The earliest recorded production drawings for a typeface were made in France for the Romain du Roi, first used in 1702 to print Médailles sur les principaux événements du règne de Louis le Grand avec des explications historiques. The project was part of the Description des arts et métiers, a proposed study of craft techniques to be undertaken by a committee appointed in 1693 by the newly founded Académie des Sciences – it is in this context that committee member Sébastien Truchet first defined the typographic point. [2]

The first Romain du Roi drawings were engraved by Louis Simonneau in 1695 on a large grid of 64 squares (8 × 8). In drawings made a few years later each square would be further subdivided into 36, equaling a total of 2,304 squares. While the way curves are described follows a similar approach as in those earlier Renaissance studies, they cannot be regarded as the same thing – the Romain du Roi letters were new, and not records of any existing letterforms. The drawings also include lowercase letters, diacritical marks and italics, as expected in a project of this scale, and were completed by detailed information about sidebearings. But this degree of precision is not of much practical use when cutting punches by hand, and their production had to rely on the interpretation of the source material by committee punchcutter Philippe Grandjean, who succeeded in giving his type the warmth that the former lacked. [3]

However absurd this complicated way of describing letters might seem when it comes to actually designing type, I love Chernikhov’s drawings all the same. His work is so full of attention and care in its composition and execution, but it would be wrong to only consider these as technical drawings. Instead I like to think that, diving so deeply into this ideal geometrical world, made of lines and numbers, Chernikhov might have found a way of escaping the feeling of being alienated in his own country. A different sort of fantasy.

At the same time, in going to the trouble of developing a set of such intricate rules, it’s tempting to think that Chernikhov is not just describing but defining what a Cyrillic S looks like – or what a good Cyrillic S looks like. As Eric Gill, in his 1931 Essay on typography, famously wrote: ‘Everybody thinks he knows an A when he sees it; but only the few extraordinary rational minds can distinguish between a good one and a bad one, or can demonstrate precisely what constitutes A-ness. When is an A not an A?’

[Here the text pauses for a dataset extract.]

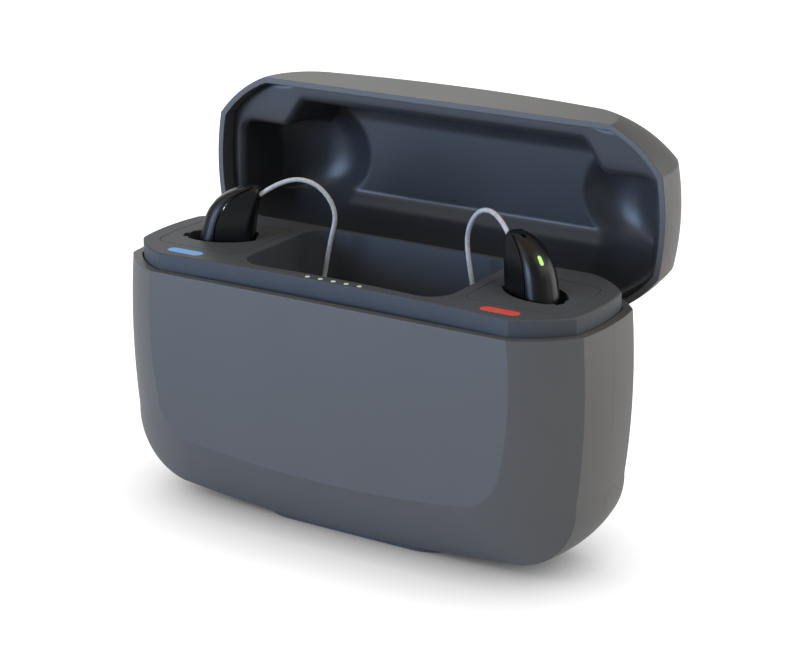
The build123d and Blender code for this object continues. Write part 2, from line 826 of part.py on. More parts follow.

But I probably don’t need rules to answer that question. Does it even matter? Chernikhov’s journey in the study of letterforms might be seen as innovative or provocative, and that in itself is better than any definite answer. There’s no right or wrong way to draw an A, or a C or an S. In the end, if it looks good, then, maybe, it is.

Notes

  1. Its rather long subtitle probably deserves its own footnote: Auquel est contenu L’art et Science de la deue et vraye Proportion des Lettres Attiques, qu’on dit autrement Lettres Antiques, et vulgairement Lettres Romaines proportionnées selon le Corps et Visage humain. Among his achievements as a professor, editor, librarian and printer, Tory is known for introducing into French the apostrophe, accents and the cedilla.
  2. In the spirit of the times, Truchet, a Dominican priest, was also a mathematician, hydraulics expert, watchmaker and inventor, and is known for his analysis of decorative patterns.
  3. Even if they can be regarded as a theoretical exercise, the Romain du Roi drawings are still important documents. They are displayed at a ‘resolution’ that could not be approximated by the contemporary production techniques, and some plates even show a ‘sloped’ roman in place of an italic (obtained by an affine transformation of the grid of the rectangular grid), anticipating technologies that would only become available in the late twentieth century.